Auch dieses Vorbringen vermag der Beschwerde nicht zu einem Erfolg zu verhelfen. Dabei kann es dahingestellt bleiben, ob die vom Rechtsvertreter der Beschwerdeführerin auf der Ehescheidungsklage angebrachten Vermerke ("GZ X" und "Verfahrenshilfe bewilligt") überhaupt als ein Formgebrechen iSd der Bestimmung des § 59 Geo angesehen werden können. Der Gebührenanspruch war im Beschwerdefall nämlich gem. § 2 Abs. 1 lit. a GGG jedenfalls bereits unabhängig von einem allfälligen Verbesserungsauftrag mit der Überreichung der Klage entstanden (vgl. dazu beispielsweise das hg. Erkenntnis vom , 2006/16/0040). Dass der am eingebrachte Schriftsatz nicht sämtliche Merkmale einer Klage aufgewiesen hätte oder vom Gericht nicht als solche behandelt worden wäre, behauptet die Beschwerdeführerin im Übrigen nicht.

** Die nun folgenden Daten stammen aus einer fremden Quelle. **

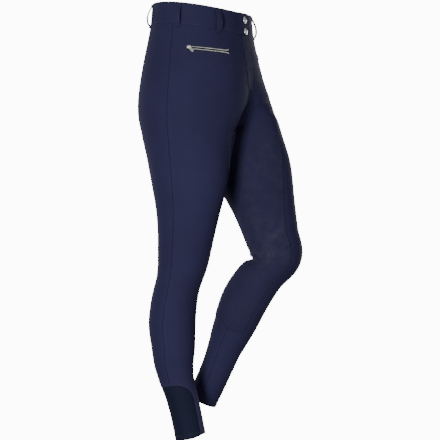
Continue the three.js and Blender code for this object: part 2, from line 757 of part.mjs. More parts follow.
// Tape, two rows of teeth, slider and pull of one pocket zip
function pocketZip(side) {
  const length = zipLength(side);
  const tapeTop = SEAM_GAP + ZIP.tapeCloth;
  const foot = tapeTop + SEAM_GAP;
  const sliderAt = (SLIDER.length / 2 + 1) / length;
  const teethFrom = (SLIDER.length + 1 + SEAM_GAP * 2) / length;
  const splay = (t) => ZIP.teethSplay * smooth((t - 0.9) / 0.1);
  const tape = zipStrip(side, 0, () => 0, ZIP.tapeWidth, SEAM_GAP, tapeTop);
  const parts = [sewn(`zip_tape_${side.name}`, tape, 'tape')];
  for (const [name, sign] of [['upper', 1], ['lower', -1]]) {
    const middleAt = (t) => sign * (ZIP.teethOffset + splay(t));
    const row = zipStrip(side, teethFrom, middleAt, ZIP.teethWidth, foot, foot + ZIP.teethHeight);
    parts.push(sewn(`zip_teeth_${name}_${side.name}`, row, 'metal'));
  }
  const origin = zipPoint(side, sliderAt, 0, foot + SEAM_GAP);
  const along = zipPoint(side, sliderAt + 0.05, 0, foot + SEAM_GAP).sub(origin);
  const out = zipPoint(side, sliderAt, 0, foot + SEAM_GAP + 4).sub(origin);
  const frame = frameAt(origin, along, out);
  const slider = sewn(`zip_slider_${side.name}`, sliderGeometry(), 'metal');
  slider.applyMatrix4(frame);
  parts.push(slider);
  const pull = sewn(`zip_pull_${side.name}`, pullGeometry(), 'metal');
  pull.rotation.z = THREE.MathUtils.degToRad(side.sign * PULL.hang);
  pull.position.z = SLIDER.height + SLIDER.gap / 2;
  pull.updateMatrix();
  pull.applyMatrix4(frame);
  parts.push(pull);
  return parts;
}

const breeches = new THREE.Group();
for (const side of SIDES) {
  for (const part of ['front', 'back']) {
    breeches.add(mainPanel(side, part));
  }
  breeches.add(anklePanel(side));
  breeches.add(innerPatch(side));
  for (const loop of LOOPS) {
    breeches.add(beltLoop(side, loop));
  }
  breeches.add(...pocketZip(side));
}
const [rightSide, leftSide] = SIDES;
breeches.add(waistband(rightSide, TAB, lapRise));
breeches.add(waistband(leftSide, UNDERLAP, () => 0));
breeches.add(flyFlap());
breeches.add(snap('snap_top', SNAP.rows[0]));
breeches.add(snap('snap_bottom', SNAP.rows[1]));

export default breeches;
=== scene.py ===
"""Looks of the riding breeches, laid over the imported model.

+Z is up, the wearer faces -Y and the wearer's right is -X. Sizes are in millimetres until
mesh_object, which makes the meshes, turns them into metres.
"""

import math

import bpy
import numpy as np
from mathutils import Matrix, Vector


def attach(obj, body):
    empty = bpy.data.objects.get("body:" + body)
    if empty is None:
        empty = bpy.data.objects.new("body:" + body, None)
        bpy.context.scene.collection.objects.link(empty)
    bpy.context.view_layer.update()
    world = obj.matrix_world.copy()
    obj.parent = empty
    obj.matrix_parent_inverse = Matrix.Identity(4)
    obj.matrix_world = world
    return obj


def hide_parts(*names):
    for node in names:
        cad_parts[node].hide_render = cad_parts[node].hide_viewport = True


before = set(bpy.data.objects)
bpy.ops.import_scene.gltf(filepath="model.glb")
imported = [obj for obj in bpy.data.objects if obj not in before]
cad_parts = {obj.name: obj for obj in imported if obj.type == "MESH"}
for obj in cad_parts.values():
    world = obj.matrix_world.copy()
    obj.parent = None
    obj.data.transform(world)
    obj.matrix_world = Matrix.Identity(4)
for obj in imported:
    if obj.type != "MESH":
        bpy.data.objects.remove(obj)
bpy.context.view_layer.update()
MM = 0.001
BODY = "breeches"

# Camera, from the photograph: level, turned to the wearer's right front
PHOTO_WIDTH = 440
VIEW_AZIMUTH = -63.0
VIEW_DISTANCE = 3700.0
MM_PER_PIXEL = 2.30
AIM_ACROSS = 41.0
AIM_HEIGHT = -462.0
SENSOR = 36.0

# Cloth thicknesses and the gap at seams
CLOTH = 1.6
BAND_CLOTH = 2.4
PATCH_CLOTH = 1.2
FLAP_CLOTH = 1.0
LOOP_CLOTH = 2.6
SEAM_GAP = 0.3
ALLOWANCE_CLOTH = 0.8
ALLOWANCE_GAP = 1.0
ALLOWANCE_HALF = 6.5
CROTCH_TAB_HALF = 8.0

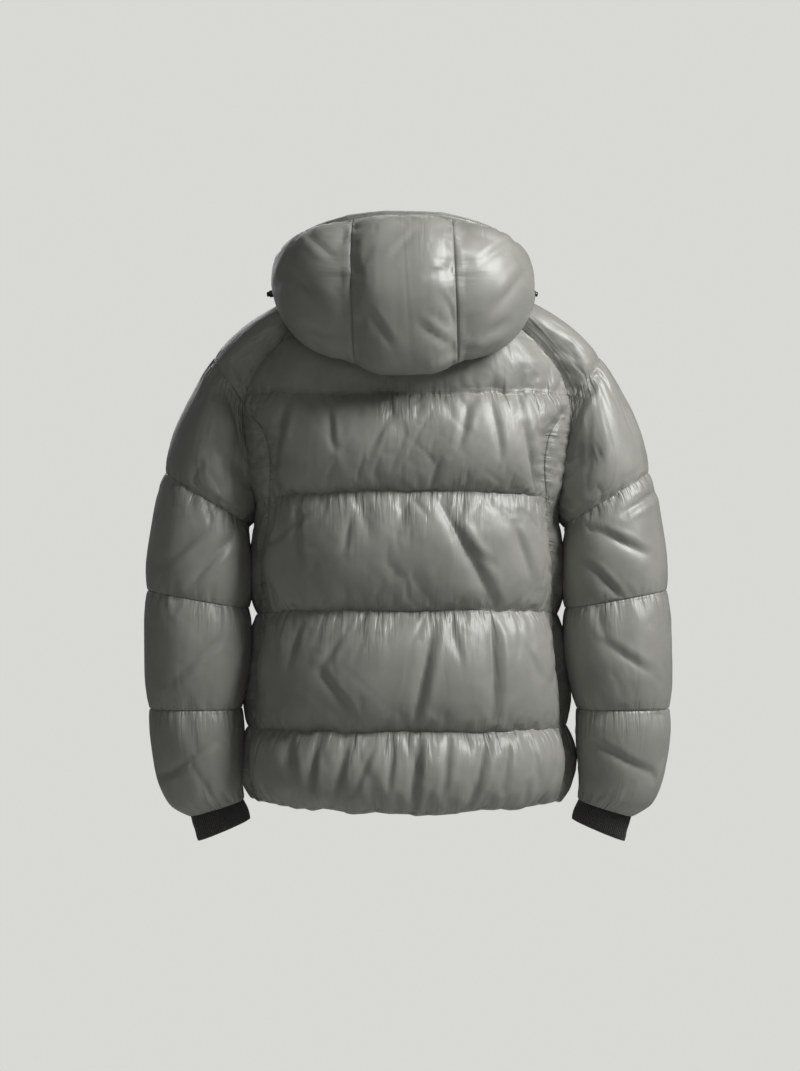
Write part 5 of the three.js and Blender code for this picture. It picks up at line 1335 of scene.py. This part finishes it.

Da somit schon der Inhalt der Beschwerde erkennen ließ, dass die von der Beschwerdeführerin behauptete Rechtsverletzung nicht vorliegt, war die Beschwerde ohne weiteres Verfahren in nicht öffentlicher Sitzung als unbegründet abzuweisen.
Durch die Entscheidung in der Sache erübrigt sich eine Entscheidung der Berichterin, der Beschwerde aufschiebende Wirkung zuzuerkennen.